A Norfolk hospital had to close two wards to carry out emergency repairs to its roof on the day it was awarded £1.5m to carry out maintenance on its aging buildings.
It is understood the Queen Elizabeth Hospital in King's Lynn had to close Elm and Denver wards while the work was being carried out on Thursday, but both have since reopened.
Denise Smith, the QEH's chief operating officer, said: "Following routine estates inspection work we identified two areas of the hospital roof that required repairs. These have been carried out.”
It came as the government announced a £600m investment for NHS Hospitals in England, which will be spent on critical maintenance work and projects already under way, which are scheduled to be completed by March 2021.

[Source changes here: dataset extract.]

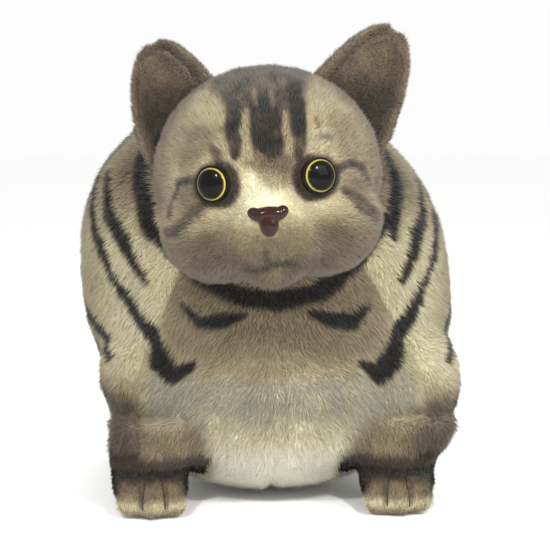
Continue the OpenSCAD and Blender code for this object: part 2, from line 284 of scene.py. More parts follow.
def lean_of(heights):
    """How far to the cat's right the body stands at each height, in mm, from its middle."""
    return LEAN * (heights - TORSO_AT.z / MM) * step(heights, LEAN_FROM, LEAN_FULL)


def upright(points):
    """x without the lean, and z, in mm."""
    z = points[:, 2] / MM
    return points[:, 0] / MM + lean_of(z), z


def barrel(back, around):
    """The angles of a point on the torso, from its place along it and round it from the top."""
    reach = TORSO_HALF.x * math.sqrt(max(0.02, 1 - (back * MM / TORSO_HALF.y) ** 2))
    a = math.radians(around)
    p = Vector((math.sin(a) * reach, back * MM, math.cos(a) * reach)).normalized()
    return math.degrees(math.atan2(p.x, -p.y)), math.degrees(math.asin(p.z))


def flank_marks():
    """Pairs of dashes down each flank, and the dark line along the spine."""
    marks = []
    for i, start in enumerate(FLANK_STARTS):
        lean = 10 if i % 2 else 16
        first = [(10, 3), (30, 5.5), (52, 5 - i % 2), (66 + 4 * (i % 3), 2)]
        second = [(74 + 5 * (i % 2), 2.5), (90, 5 - i % 3), (108, 4.6), (118 - 5 * (i % 2), 2)]
        for dash in (first, second):
            marks.append([(*barrel(start + lean * math.sin(math.radians(r)), r), w)
                          for r, w in dash])
    return marks


def print_torso(points, colour_noise):
    """The torso's printed colour at points in the row frame."""
    offset = (points - np.array(TORSO_AT)) / MM
    wobble = np.stack([cloud(points, 0.011, s) for s in (3, 4, 5)], 1) * 1.3
    d = offset + wobble
    d /= np.linalg.norm(d, axis=1)[:, None]
    height = np.degrees(np.arcsin(d[:, 2]))
    around = np.degrees(np.arctan2(d[:, 0], -d[:, 1]))
    x, z = upright(points)
    soft = 1.5 + 7 * step(-height, 2, 20)
    side = np.maximum(np.abs(x) + SEAM_LEAN * z - SEAM_REACH, np.abs(x) - SEAM_DROP) / soft
    side = step(side, -1, 1)
    belly = np.full((len(points), 3), (124.0, 115, 88))
    belly = over(belly, (154, 149, 120), step(np.abs(around), 14, 38) * step(-height, -4, 8))
    belly = over(belly, (156, 152, 130), step(-height, 9, 22))
    belly = over(belly, (218, 215, 196), step(-height, 24, 38))
    belly = over(belly, (250, 249, 240), step(-height, 35, 46))
    flank = np.full((len(points), 3), (198.0, 192, 152))
    flank = over(flank, (88, 82, 67), 0.9 * step(height, 10, 38))
    flank = over(flank, (152, 145, 118), 0.85 * step(np.abs(around), 46, 74))
    flank = over(flank, (60, 55, 40), 0.85 * step(-height, 18, 29) * step(np.abs(x), 70, 86))
    colours = belly + (flank - belly) * side[:, None]
    beside = np.hypot(np.abs(points[:, 0]) / MM - 70, np.abs(points[:, 1]) / MM - 82)
    leg = step(36 - beside, -7, 7) * step(-z, -64, -42)
    colours = over(colours, (124, 116, 92), 0.85 * leg)
    colours = over(colours, (74, 67, 50), 0.85 * leg * step(np.abs(points[:, 0]) / MM, 66, 84))
    colours *= 1 + 0.06 * (cloud(points, 0.022, 8) + colour_noise)[:, None]
    twin = d * np.array([-1, 1, 1])
    front = np.where(around >= 0, 1, 0)
    dark = stroke(d, BALL_R, COLLAR)
    for marks in [CHEST_MARK] + SIDE_MARKS:
        dark = np.maximum(dark, stroke(d, BALL_R, marks) * front)
        dark = np.maximum(dark, stroke(twin, BALL_R, marks) * (1 - front))
    behind = step(np.abs(around), 76, 84)
    for marks in flank_marks():
        both = np.maximum(stroke(d, BALL_R, marks), stroke(twin, BALL_R, marks))
        dark = np.maximum(dark, 0.94 * both * behind)
    spine = step(7 + 3 * cloud(points, 0.03, 12) - np.abs(offset[:, 0]), -2, 2)
    dark = np.maximum(dark, 0.85 * spine * step(height, 30, 45) * step(points[:, 1], -0.06, -0.03))
    return over(colours, (20, 19, 14), dark)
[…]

South West Norfolk MP Liz Truss MP said: "This is very good news for the Queen Elizabeth Hospital and will enable essential works as well as the continued delivery of routine procedures to take place. In the long term I am working with fellow MPs to secure further investment at the hospital."
The £1.5m awarded on Thursday is a fraction of the £500m needed to repair the roof at the 40-year-old QEH, which was originally expected to have a working life of 30 years.
Hospital bosses and local MPs have been lobbying for a new hospital which will cost £679m.
The QEH is one of 16 hospitals competing for a share of a further funding pot, from which eight will be chosen to deliver a new hospital by 2030.
North West Norfolk MP James Wild received a guarded response from Boris Johnson when he raised the issue in Prime Minister's Questions on Wednesday.
He asked for the QEH to be one of the eight new hospitals the government has committed to building, saying the hospital was in need of urgent modernisation due to issues with the concrete planks used to build its roof.
Mr Johnson said the Department of Health and Social Care was working with the hospital and as the eight schemes would be delivered in the second half of the decade, the competition process would be announced in due course.